Required task
Identify every line in the records below that contains the word "picture", and reproduce each one.

Entries provided
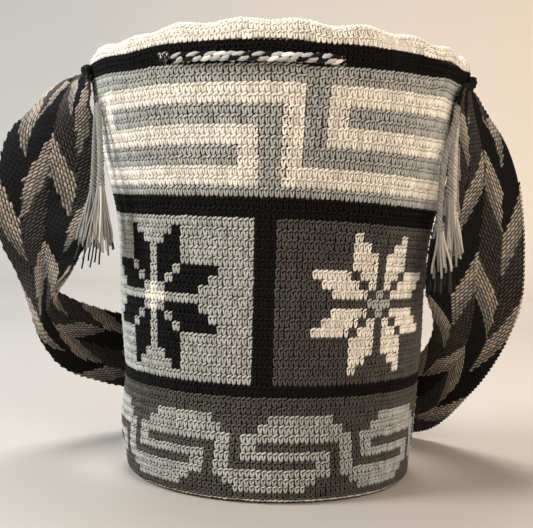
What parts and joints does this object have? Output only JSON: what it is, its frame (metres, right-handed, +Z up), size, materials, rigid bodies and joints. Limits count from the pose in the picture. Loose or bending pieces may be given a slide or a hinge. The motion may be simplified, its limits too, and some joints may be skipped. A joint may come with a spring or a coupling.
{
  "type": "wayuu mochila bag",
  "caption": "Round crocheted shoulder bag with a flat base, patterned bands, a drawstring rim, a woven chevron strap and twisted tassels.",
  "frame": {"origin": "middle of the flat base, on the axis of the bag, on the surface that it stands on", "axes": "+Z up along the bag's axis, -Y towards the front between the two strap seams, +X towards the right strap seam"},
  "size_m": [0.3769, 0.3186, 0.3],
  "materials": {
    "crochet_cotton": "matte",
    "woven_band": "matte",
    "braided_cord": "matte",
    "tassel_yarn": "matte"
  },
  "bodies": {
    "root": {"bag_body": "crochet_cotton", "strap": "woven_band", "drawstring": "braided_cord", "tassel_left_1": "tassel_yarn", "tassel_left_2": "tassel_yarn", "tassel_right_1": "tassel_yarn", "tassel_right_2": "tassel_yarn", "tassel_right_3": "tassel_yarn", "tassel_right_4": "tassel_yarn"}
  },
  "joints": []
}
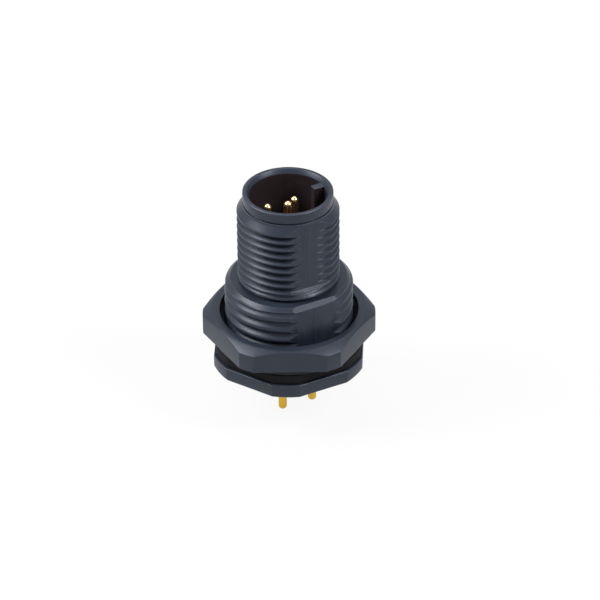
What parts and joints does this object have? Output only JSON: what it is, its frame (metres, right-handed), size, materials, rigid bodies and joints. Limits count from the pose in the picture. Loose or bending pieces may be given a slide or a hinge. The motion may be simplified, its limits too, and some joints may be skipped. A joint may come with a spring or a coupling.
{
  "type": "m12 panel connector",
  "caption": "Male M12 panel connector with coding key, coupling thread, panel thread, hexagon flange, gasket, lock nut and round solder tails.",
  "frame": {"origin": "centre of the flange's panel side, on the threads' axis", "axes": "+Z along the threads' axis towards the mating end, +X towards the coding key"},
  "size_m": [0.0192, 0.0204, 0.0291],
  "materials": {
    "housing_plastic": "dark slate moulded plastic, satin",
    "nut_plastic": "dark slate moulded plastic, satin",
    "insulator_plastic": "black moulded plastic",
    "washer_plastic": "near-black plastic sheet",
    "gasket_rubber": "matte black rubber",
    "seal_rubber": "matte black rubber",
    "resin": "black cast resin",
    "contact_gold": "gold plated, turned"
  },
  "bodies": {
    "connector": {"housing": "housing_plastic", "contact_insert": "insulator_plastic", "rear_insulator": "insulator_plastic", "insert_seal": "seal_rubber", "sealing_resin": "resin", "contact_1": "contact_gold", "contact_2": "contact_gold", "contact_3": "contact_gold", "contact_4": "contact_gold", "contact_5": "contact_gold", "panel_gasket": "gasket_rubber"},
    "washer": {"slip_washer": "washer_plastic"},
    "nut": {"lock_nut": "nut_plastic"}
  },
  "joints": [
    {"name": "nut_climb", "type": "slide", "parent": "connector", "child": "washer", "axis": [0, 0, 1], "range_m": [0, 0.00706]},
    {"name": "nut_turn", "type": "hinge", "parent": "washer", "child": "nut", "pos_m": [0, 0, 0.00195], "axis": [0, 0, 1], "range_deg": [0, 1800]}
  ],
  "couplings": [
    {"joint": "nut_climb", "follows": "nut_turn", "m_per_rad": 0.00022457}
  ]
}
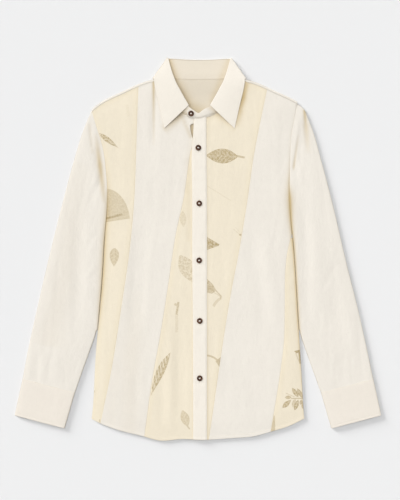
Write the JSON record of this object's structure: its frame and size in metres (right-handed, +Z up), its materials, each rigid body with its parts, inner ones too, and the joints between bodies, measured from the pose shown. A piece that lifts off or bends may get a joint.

Solution to this problem
What parts and joints does this object have? Output only JSON: what it is, its frame (metres, right-handed, +Z up), size, materials, rigid bodies and joints. Limits count from the pose in the picture. Loose or bending pieces may be given a slide or a hinge. The motion may be simplified, its limits too, and some joints may be skipped. A joint may come with a spring or a coupling.
What parts and joints does this object have? Output only JSON: what it is, its frame (metres, right-handed), size, materials, rigid bodies and joints. Limits count from the pose in the picture. Loose or bending pieces may be given a slide or a hinge. The motion may be simplified, its limits too, and some joints may be skipped. A joint may come with a spring or a coupling.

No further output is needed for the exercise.